On the Google Cloud Digital Leader exam, the digital transformation domain tests your understanding of why organizations change, not just what products exist. You should expect scenarios involving retail, healthcare, finance, manufacturing, media, public sector, and other industries. The exam may describe outdated systems, slow release cycles, fragmented data, rising infrastructure demands, or pressure to improve customer experiences. Your job is to recognize how Google Cloud supports transformation goals.
Digital transformation with Google Cloud includes several themes: modernizing infrastructure, improving application delivery, enabling data-driven decisions, increasing collaboration, supporting innovation, and creating more flexible operating models. The exam expects you to understand these themes at a conceptual level. For example, if a business wants to launch services faster, the relevant cloud value is agility. If it needs to serve customers globally, cloud scale and global infrastructure matter. If it wants to derive insights from data, managed analytics and AI capabilities become important.

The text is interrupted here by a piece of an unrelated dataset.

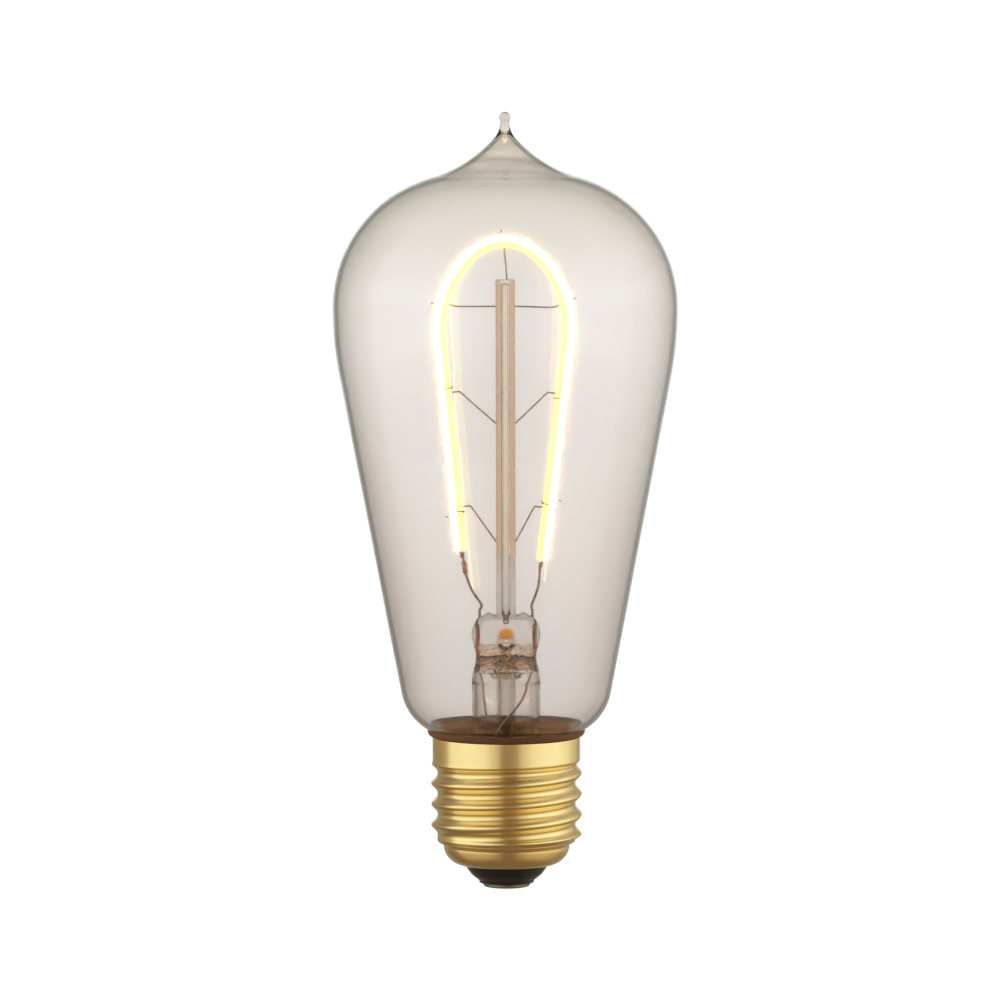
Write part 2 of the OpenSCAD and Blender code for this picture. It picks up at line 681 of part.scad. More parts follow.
// Bends of the lower leads, as shares of the way across to the pad, out past the exhaust tube and down
left_bends = [[-0.18, 0, 0.21], [-0.34, 0, 0.43], [-0.21, -0.2, 0.68]];
right_bends = [[0.08, 0.29, 0.14], [0.2, 1, 0.24], [0.53, 1, 0.43], [0.7, 1, 0.69]];
lead_clear = 1.1;
function lower_path(side, bends, pad) = let (
    top = [side * wire_x, 0, roof_z + 0.3],
    front = -exhaust_d / 2 - lead_clear)
    concat([[top.x, 0, seal_z - weld_gap]],
        through(concat([top],
            [for (b = bends) [mix(top.x, pad.x, b.x), front * b.y, mix(top.z, board_top, b.z)]],
            [[pad.x, pad.y, board_top + 2.5], [pad.x, pad.y, board_top + weld_gap]]), 2));
module lower_lead(side, bends, pad) {
    color([0.45, 0.42, 0.40])
    wire(lower_path(side, bends, pad), lead_d, 8);
}
module left_lower_lead() { lower_lead(-1, left_bends, left_pad); }
module right_lower_lead() { lower_lead(1, right_bends, right_pad); }

module driver_board() {
    color([0.16, 0.38, 0.22])
    translate([0, 0, board_z]) cylinder(r = board_r, h = board_t);
}

// A moulded body on the board with a flat pin under each place in a list
module chip_body(l, w, h, pin_w, pin_l, places) {
    translate([-l / 2, -w / 2, 0.1]) cube([l, w, h]);
    for (p = places) translate([p.x - pin_w / 2, p.y - pin_l / 2, pin_gap]) cube([pin_w, pin_l, pin_t]);
}

module bridge_rectifier() {
    color([0.10, 0.10, 0.11])
    translate([bridge_at.x, bridge_at.y, board_top])
        chip_body(bridge_l, bridge_w, bridge_h, 0.6, 0.9,
            [for (x = [-1, 1], y = [-1, 1]) [x * bridge_l / 4, y * (bridge_w / 2 + 0.4)]]);
}

module driver_chip() {
    color([0.10, 0.10, 0.11])
    translate([chip_at.x, chip_at.y, board_top])
        chip_body(chip_body_l, chip_body_w, chip_body_h, 0.5, 0.9,
            [for (x = [-1, 0, 1]) [x * chip_body_l / 3, -chip_body_w / 2 - 0.25]]);
}

// Capacitor: lies on the board, with a soft edge at both ends and a crimp near one
module smoothing_capacitor() {
    r = cap_d / 2;
    soft = 0.3;
    crimp = 0.2;
    color([0.13, 0.16, 0.30])
    translate([-cap_l / 2, r + capacitor_y, board_top + r + seat]) rotate([0, 90, 0])
    rotate_extrude()
    polygon([[0, 0], [r - soft, 0], [r, soft], [r, 4 * soft], [r - crimp, 5 * soft], [r, 6 * soft],
             [r, cap_l - soft], [r - soft, cap_l], [0, cap_l]]);
}

// Fusible resistor: a ceramic rod between two pressed-on end caps
module fusible_resistor() {
    r = fuse_d / 2;
    end_w = 1.1;
    rod_r = r - 0.25;
    slope = 0.3;
    color([0.55, 0.66, 0.60])
    translate([fuse_at.x - fuse_l / 2, fuse_at.y, board_top + r + seat]) rotate([0, 90, 0])
    rotate_extrude()
    polygon([[0, 0], [r, 0], [r, end_w], [rod_r, end_w + slope],
             [rod_r, fuse_l - end_w - slope], [r, fuse_l - end_w], [r, fuse_l], [0, fuse_l]]);
}

module live_wire() {
    color([0.75, 0.16, 0.14])
    wire(through([[0, 0, solder_top + weld_gap], [0, 0, ins_top - 1],
                  [1, -0.6, mix(ins_top, board_z, 0.5)], [2, -1, board_z - weld_gap]]), wire_d, 8);
}

module shell_wire() {
    out = (root_r - sheet - wire_d / 2 - 0.1) * [cos(18), sin(18)];
    color([0.20, 0.22, 0.55])
    wire(through([[shell_pad.x, shell_pad.y, board_top + weld_gap],
                  [shell_pad.x + 0.1, shell_pad.y, board_top + 1.2],
                  [out.x, out.y, board_top + 3],
                  [out.x, out.y, neck_z - stem_wall - 0.6]]), wire_d, 8);
}

// Hooks: fine wires from the glass rod that turn round the strip
wrap_u = strip_t / 2 + hook_gap + hook_d / 2;
wrap_w = strip_w / 2 + hook_gap + hook_d / 2;
turn_steps = 12;
// Turns round the strip: c is the strip's centre, out its outward way, up the way along it
function wrap(c, out, up, turns) = let (steps = round(turn_steps * turns))
    [for (i = [0:steps]) let (a = 180 - 360 * turns * i / steps)
        c + out * (sign(cos(a)) * pow(abs(cos(a)), coat_power) * wrap_u)
          + [0, 1, 0] * (sign(sin(a)) * pow(abs(sin(a)), coat_power) * wrap_w)
          + up * hook_climb * turns * i / steps];

module hook(side, root_z, drop, turns, tail, climb = 1) {
    at = side_at(drop);
    c = leaned_at([side * at[0].x, at[0].y]);
    lean = at[1] - side * hairpin_lean;
    out = [side * cos(lean), 0, sin(lean)];
    up = climb * [-side * sin(lean), 0, cos(lean)];
    start = [side * rod_d / 2, 0, root_z];
    meet = c - out * (wrap_u + hook_reach);
    loop = wrap(c, out, up, turns);
    ending = tail ? [loop[len(loop) - 1] + out * hook_tail + up * 0.2] : [];
    bend = 0.3;
    color([0.48, 0.42, 0.36])
    wire(concat([start, mix(start, meet, 0.5), meet - unit(meet - start) * bend, meet + out * bend],
                loop, ending), hook_d);
}
module upper_left_hook() { hook(-1, rod_top - upper_root, upper_hook, 0.5, true, -1); }
module upper_right_hook() { hook(1, rod_top - upper_root, upper_hook, 0.5, true); }
module middle_left_hook() { hook(-1, rod_top - middle_root, middle_hook, 1, false); }
module middle_right_hook() { hook(1, rod_top - middle_root, middle_hook, 1, false, -1); }
module lower_left_hook() { hook(-1, rod_top - lower_root, lower_hook, 1.5, true, -1); }
module lower_right_hook() { hook(1, rod_top - lower_root, lower_hook, 1.5, true, 1); }

// The top hook stands on the rod's end, leans to the left and passes behind the hairpin's top
module top_hook() {
    foot = [0.3, 0, rod_top];
    c = leaned_at([0, 0]) - [0.1, 0, 0];
    loop = wrap(c, [0, 0, 1], [-1, 0, 0], 0.5);
    color([0.48, 0.42, 0.36])
    wire(concat([foot, mix(foot, c - [0, 0, wrap_u], 0.5), c - [0, 0, wrap_u + 0.8]],
                loop, [loop[len(loop) - 1] + [-0.15, 0, hook_tail]]), hook_d);
}

glass_envelope();
cap_shell();
cap_insulator();
centre_contact();
contact_solder();
basing_cement();
stem_glass();
exhaust_tube();
glass_rod();
left_seal_wire();
right_seal_wire();
left_upper_lead();
right_upper_lead();
left_lower_lead();
right_lower_lead();
weld_sleeve();
filament_strip();
outer_phosphor();
inner_phosphor();
led_chips();
left_end_tab();
right_end_tab();
top_hook();
upper_left_hook();
upper_right_hook();
middle_left_hook();
middle_right_hook();
lower_left_hook();
lower_right_hook();
driver_board();
bridge_rectifier();
driver_chip();
smoothing_capacitor();
fusible_resistor();
live_wire();
shell_wire();
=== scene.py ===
import math

import bpy
import numpy as np
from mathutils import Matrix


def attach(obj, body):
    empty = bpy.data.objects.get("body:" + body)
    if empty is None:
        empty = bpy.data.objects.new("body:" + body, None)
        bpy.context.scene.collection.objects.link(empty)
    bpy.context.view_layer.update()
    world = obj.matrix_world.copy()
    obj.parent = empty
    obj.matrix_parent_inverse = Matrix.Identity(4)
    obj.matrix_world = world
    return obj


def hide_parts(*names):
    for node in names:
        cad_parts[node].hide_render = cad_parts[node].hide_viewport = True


# Lit hairpin lamp. Shapes are worked out in millimetres and brought to metres as each piece is made.
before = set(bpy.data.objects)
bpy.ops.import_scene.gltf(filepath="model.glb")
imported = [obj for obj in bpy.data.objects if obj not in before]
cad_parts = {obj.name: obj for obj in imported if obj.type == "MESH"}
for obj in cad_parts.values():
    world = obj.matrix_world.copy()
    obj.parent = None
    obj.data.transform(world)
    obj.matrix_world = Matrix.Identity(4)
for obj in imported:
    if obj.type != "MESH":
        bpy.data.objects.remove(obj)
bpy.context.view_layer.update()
scene = bpy.context.scene
scene.view_settings.view_transform = "Standard"

# Camera: found from the thread, the glass outline and the tip, for an image of 1000 by 1000
view = {"x": -0.00086, "y": -0.8, "z": 0.12, "down": 3.742, "roll": 0.15, "focalPixels": 4602, "sensor": 36}
cameraData = bpy.data.cameras.new("camera")
cameraData.sensor_width = view["sensor"]
cameraData.lens = view["sensor"] * view["focalPixels"] / 1000
camera = bpy.data.objects.new("camera", cameraData)
camera.location = (view["x"], view["y"], view["z"])
camera.rotation_euler = (math.radians(90 - view["down"]), math.radians(view["roll"]), 0)
scene.collection.objects.link(camera)
scene.camera = camera


# Arc in the plane: centre plus the radius times cosine and sine, from start to end in degrees
def arc(centre, radius, start, end, steps):
    a = np.radians(np.linspace(start, end, steps + 1))
    return np.column_stack([centre[0] + radius * np.cos(a), centre[1] + radius * np.sin(a)])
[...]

The exam also checks whether you can connect business language to cloud language. “Faster time to market” often maps to managed services, automation, containers, or serverless development. “Operational efficiency” may map to managed infrastructure and reduced maintenance overhead. “Improved business resilience” often points to reliability, backup, disaster recovery, and geographic distribution. “Innovation” may align with data platforms, AI services, or rapid experimentation.
A common trap is confusing digital transformation with simple technology replacement. Moving an application unchanged to the cloud may improve hosting flexibility, but transformation usually implies a broader shift in process, culture, and value creation. In exam scenarios, answers that mention modernization outcomes tend to be stronger than answers that focus narrowly on hardware replacement.
Exam Tip: When two answers both sound technically possible, prefer the one that clearly links Google Cloud adoption to a measurable business outcome. The Digital Leader exam rewards strategic reasoning over implementation detail.
Organizations adopt cloud for multiple reasons, and the exam frequently tests these value drivers. The most important are agility, scale, innovation, and cost flexibility. Agility means teams can provision resources quickly, test ideas faster, and respond more rapidly to changing business conditions. In traditional environments, acquiring infrastructure can take weeks or months. In cloud environments, services can often be deployed in minutes. This supports faster development cycles and shorter time to market.
Scale is another major driver. Cloud platforms allow organizations to grow or shrink resources based on demand. This is especially important for seasonal businesses, global digital services, and organizations with unpredictable workloads. On the exam, if a scenario mentions traffic spikes, expansion into new regions, or rapidly growing usage, scalability is usually a core requirement.
Innovation is often the differentiator in cloud adoption decisions. Cloud platforms provide access to advanced services such as analytics, machine learning, APIs, managed databases, and application platforms. These capabilities reduce the effort required to build new digital experiences. An organization can focus more on product and customer value and less on maintaining infrastructure.
Cost models are important, but they must be understood correctly. Cloud often shifts spending from capital expenditure to operational expenditure. Instead of buying infrastructure upfront, organizations pay for what they use. This creates flexibility and can reduce waste, especially for variable workloads. However, the exam may test whether you understand that cloud does not automatically mean lower total cost in every situation. Poorly managed usage can increase spending. Therefore, the better exam framing is cost optimization and financial flexibility, not guaranteed savings.
Common answer-choice traps include statements that are too absolute, such as “cloud always reduces cost” or “cloud eliminates all operational responsibility.” These are usually wrong. The exam prefers balanced, realistic statements.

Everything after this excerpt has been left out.